--- Exercise requirements ---
Write out exactly the lines from the line with "if empty is" through the line with "# materials: an", both ends included, and no other line.

——————

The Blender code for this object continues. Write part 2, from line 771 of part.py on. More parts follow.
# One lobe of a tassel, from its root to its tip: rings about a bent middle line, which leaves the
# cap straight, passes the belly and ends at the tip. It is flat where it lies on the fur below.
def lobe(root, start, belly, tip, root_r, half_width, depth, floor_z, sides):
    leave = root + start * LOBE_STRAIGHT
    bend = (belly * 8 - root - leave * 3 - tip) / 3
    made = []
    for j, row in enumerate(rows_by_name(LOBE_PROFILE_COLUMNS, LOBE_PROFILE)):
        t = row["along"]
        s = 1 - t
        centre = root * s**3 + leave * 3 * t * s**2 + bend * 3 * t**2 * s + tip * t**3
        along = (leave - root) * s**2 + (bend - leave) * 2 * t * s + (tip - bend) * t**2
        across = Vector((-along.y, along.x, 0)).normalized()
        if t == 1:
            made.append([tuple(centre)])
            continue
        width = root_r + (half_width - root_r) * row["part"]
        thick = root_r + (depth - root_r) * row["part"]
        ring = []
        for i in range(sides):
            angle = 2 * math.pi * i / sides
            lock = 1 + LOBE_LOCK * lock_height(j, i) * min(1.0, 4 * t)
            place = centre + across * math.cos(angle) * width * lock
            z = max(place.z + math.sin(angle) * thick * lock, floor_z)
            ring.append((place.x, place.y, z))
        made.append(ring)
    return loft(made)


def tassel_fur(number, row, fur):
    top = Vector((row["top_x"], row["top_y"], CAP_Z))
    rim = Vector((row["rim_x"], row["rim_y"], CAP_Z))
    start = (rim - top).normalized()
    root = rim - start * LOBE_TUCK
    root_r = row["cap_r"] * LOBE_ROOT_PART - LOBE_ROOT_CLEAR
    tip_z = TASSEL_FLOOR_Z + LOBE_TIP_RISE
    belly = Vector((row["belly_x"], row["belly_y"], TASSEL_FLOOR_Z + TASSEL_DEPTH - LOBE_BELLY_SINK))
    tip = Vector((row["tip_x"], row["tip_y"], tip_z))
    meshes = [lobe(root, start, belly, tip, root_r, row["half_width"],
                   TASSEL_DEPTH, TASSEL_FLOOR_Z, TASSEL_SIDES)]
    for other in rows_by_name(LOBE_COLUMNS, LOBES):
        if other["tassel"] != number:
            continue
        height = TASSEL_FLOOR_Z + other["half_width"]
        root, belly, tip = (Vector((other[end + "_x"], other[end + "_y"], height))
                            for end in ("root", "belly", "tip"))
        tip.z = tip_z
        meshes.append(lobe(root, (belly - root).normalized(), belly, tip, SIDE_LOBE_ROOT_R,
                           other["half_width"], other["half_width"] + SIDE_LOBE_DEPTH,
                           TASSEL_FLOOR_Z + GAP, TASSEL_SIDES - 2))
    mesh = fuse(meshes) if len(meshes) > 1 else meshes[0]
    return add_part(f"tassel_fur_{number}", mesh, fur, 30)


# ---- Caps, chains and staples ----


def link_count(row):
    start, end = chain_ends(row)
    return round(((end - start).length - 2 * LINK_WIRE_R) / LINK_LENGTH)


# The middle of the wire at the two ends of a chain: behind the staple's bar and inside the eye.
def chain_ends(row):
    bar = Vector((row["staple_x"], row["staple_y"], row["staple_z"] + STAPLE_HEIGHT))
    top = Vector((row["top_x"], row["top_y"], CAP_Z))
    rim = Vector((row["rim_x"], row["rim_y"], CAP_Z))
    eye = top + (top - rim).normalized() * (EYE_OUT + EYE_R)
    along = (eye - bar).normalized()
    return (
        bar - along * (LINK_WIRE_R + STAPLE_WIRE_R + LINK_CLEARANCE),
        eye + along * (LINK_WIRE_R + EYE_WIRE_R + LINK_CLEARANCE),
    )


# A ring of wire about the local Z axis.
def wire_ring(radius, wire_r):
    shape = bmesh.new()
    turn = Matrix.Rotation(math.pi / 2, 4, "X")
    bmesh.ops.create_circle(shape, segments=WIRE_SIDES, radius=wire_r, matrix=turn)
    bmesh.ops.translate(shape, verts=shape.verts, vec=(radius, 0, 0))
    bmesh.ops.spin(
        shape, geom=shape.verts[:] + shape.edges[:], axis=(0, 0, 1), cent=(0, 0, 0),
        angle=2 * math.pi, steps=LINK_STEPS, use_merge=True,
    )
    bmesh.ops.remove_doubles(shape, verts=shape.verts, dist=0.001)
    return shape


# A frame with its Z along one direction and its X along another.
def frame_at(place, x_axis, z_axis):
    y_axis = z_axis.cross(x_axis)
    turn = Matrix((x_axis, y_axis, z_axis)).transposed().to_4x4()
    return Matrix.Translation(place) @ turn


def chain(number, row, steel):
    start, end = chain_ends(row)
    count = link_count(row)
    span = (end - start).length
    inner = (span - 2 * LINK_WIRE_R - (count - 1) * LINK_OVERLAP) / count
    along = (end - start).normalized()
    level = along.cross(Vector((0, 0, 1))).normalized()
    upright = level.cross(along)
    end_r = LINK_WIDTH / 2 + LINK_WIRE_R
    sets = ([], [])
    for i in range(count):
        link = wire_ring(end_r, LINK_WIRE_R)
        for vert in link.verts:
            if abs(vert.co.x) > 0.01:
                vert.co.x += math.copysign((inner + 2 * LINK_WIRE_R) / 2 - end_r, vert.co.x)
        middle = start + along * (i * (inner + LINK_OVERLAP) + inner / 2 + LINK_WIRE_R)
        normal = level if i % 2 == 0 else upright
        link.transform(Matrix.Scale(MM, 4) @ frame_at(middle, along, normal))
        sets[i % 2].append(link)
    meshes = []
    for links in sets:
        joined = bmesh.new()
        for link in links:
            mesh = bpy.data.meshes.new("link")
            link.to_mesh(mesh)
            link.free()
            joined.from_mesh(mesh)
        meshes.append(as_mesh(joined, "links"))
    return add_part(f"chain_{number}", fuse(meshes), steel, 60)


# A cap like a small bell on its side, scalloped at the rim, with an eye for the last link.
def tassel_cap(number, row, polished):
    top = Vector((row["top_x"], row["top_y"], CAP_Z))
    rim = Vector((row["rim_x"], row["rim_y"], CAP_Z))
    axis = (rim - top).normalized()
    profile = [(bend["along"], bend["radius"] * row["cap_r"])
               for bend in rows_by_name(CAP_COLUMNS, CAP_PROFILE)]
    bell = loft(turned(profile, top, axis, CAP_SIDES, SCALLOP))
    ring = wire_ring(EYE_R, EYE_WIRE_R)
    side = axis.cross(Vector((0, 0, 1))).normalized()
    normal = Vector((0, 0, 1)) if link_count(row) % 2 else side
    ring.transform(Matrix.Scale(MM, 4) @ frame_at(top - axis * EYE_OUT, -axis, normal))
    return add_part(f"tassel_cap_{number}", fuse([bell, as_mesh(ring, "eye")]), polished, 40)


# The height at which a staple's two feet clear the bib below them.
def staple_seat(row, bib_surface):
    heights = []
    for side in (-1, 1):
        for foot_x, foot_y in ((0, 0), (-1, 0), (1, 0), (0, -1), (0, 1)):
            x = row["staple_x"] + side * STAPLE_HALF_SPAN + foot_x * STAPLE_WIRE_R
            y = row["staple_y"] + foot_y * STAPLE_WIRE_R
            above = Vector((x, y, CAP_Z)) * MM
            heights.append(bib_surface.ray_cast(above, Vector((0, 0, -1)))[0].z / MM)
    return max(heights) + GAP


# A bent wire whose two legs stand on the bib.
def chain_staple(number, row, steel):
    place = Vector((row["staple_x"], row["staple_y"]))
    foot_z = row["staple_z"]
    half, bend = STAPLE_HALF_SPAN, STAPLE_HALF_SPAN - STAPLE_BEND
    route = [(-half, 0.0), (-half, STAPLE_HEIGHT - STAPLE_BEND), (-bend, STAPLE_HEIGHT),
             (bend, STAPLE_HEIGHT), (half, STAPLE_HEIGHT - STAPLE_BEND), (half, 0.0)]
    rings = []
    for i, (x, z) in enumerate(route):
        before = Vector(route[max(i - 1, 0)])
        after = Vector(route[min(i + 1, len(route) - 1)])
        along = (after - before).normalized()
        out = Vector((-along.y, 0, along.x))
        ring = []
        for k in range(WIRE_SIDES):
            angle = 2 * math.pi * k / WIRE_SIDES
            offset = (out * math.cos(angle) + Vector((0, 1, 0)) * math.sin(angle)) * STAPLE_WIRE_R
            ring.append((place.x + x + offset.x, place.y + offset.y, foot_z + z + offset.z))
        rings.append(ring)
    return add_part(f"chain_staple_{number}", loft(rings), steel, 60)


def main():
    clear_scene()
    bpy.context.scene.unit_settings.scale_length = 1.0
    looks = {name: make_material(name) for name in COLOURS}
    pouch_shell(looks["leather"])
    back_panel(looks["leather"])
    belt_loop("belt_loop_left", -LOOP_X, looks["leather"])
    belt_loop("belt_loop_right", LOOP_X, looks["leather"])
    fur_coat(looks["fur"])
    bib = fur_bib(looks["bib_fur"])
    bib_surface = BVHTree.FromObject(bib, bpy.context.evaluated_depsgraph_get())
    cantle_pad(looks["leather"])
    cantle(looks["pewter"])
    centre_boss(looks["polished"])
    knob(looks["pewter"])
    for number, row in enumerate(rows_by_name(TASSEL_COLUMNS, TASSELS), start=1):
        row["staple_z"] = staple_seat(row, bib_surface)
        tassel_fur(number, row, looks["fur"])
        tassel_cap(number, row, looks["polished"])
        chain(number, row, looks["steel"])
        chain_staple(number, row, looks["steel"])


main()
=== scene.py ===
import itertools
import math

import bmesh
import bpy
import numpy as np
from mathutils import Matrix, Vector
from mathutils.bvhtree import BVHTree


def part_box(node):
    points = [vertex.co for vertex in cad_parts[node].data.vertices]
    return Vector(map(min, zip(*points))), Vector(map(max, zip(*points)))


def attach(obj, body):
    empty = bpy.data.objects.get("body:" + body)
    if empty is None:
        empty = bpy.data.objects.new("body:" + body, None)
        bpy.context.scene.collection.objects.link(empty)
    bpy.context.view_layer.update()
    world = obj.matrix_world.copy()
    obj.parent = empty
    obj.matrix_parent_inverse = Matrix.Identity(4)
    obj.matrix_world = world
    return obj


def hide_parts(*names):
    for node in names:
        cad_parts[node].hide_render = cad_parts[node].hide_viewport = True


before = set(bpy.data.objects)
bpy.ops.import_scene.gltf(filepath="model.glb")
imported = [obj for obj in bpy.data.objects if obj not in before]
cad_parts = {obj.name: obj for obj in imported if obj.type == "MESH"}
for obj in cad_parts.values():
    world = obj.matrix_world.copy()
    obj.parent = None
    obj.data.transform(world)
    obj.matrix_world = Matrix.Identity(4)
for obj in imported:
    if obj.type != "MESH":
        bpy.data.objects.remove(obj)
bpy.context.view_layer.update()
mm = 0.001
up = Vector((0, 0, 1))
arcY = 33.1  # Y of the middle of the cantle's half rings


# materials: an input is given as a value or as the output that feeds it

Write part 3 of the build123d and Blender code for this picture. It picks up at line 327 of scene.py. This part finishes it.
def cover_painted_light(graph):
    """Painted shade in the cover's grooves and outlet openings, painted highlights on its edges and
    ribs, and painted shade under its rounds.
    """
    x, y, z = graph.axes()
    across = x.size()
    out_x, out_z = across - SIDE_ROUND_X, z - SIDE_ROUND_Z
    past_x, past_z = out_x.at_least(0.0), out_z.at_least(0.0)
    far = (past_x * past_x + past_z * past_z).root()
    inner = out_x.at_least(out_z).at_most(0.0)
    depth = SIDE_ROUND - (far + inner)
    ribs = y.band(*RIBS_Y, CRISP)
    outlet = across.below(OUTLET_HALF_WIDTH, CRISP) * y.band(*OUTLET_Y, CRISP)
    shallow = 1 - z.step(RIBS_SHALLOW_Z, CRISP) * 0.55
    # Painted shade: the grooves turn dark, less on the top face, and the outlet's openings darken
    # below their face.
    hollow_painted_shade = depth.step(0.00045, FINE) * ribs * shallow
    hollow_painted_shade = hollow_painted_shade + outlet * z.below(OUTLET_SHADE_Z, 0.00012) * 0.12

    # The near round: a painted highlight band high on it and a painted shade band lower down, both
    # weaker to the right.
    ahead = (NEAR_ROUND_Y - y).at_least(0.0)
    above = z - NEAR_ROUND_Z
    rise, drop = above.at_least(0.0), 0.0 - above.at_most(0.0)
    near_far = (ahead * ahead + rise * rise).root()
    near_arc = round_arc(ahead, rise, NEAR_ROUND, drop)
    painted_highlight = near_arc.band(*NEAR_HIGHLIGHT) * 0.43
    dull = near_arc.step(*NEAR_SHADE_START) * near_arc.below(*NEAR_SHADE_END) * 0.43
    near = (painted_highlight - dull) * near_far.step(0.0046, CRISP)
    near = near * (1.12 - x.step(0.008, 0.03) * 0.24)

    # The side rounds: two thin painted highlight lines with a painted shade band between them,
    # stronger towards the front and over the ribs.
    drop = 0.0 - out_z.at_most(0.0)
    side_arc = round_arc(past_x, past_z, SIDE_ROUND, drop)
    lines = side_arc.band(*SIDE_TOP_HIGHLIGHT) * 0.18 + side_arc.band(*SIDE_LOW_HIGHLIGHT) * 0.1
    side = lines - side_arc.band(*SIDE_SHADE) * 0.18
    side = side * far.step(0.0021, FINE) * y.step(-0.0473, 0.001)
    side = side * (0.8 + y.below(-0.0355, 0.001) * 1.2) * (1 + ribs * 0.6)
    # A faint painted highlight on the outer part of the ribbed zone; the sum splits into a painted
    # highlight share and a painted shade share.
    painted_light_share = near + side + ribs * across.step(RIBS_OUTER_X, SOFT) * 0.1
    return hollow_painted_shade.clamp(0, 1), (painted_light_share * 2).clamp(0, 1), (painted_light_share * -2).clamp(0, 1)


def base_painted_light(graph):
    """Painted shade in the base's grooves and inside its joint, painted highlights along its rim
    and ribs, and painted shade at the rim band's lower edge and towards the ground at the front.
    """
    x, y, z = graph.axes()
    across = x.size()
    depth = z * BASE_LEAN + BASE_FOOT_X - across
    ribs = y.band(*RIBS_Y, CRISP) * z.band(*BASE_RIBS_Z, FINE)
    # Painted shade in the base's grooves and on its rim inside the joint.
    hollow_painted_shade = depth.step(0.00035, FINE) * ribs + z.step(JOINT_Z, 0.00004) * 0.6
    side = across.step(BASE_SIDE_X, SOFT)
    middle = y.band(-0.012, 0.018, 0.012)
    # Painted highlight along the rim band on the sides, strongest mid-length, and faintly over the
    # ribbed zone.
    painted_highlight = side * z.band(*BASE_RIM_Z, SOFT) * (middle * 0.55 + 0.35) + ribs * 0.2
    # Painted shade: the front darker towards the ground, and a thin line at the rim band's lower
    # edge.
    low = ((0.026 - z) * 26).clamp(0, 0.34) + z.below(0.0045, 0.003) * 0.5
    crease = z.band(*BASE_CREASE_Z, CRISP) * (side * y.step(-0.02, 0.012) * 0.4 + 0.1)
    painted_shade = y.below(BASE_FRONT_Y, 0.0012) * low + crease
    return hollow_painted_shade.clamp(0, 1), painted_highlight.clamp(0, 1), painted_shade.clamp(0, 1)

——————

--- Exercise answer ---
    if empty is None:
        empty = bpy.data.objects.new("body:" + body, None)
        bpy.context.scene.collection.objects.link(empty)
    bpy.context.view_layer.update()
    world = obj.matrix_world.copy()
    obj.parent = empty
    obj.matrix_parent_inverse = Matrix.Identity(4)
    obj.matrix_world = world
    return obj


def hide_parts(*names):
    for node in names:
        cad_parts[node].hide_render = cad_parts[node].hide_viewport = True


before = set(bpy.data.objects)
bpy.ops.import_scene.gltf(filepath="model.glb")
imported = [obj for obj in bpy.data.objects if obj not in before]
cad_parts = {obj.name: obj for obj in imported if obj.type == "MESH"}
for obj in cad_parts.values():
    world = obj.matrix_world.copy()
    obj.parent = None
    obj.data.transform(world)
    obj.matrix_world = Matrix.Identity(4)
for obj in imported:
    if obj.type != "MESH":
        bpy.data.objects.remove(obj)
bpy.context.view_layer.update()
mm = 0.001
up = Vector((0, 0, 1))
arcY = 33.1  # Y of the middle of the cantle's half rings


# materials: an input is given as a value or as the output that feeds it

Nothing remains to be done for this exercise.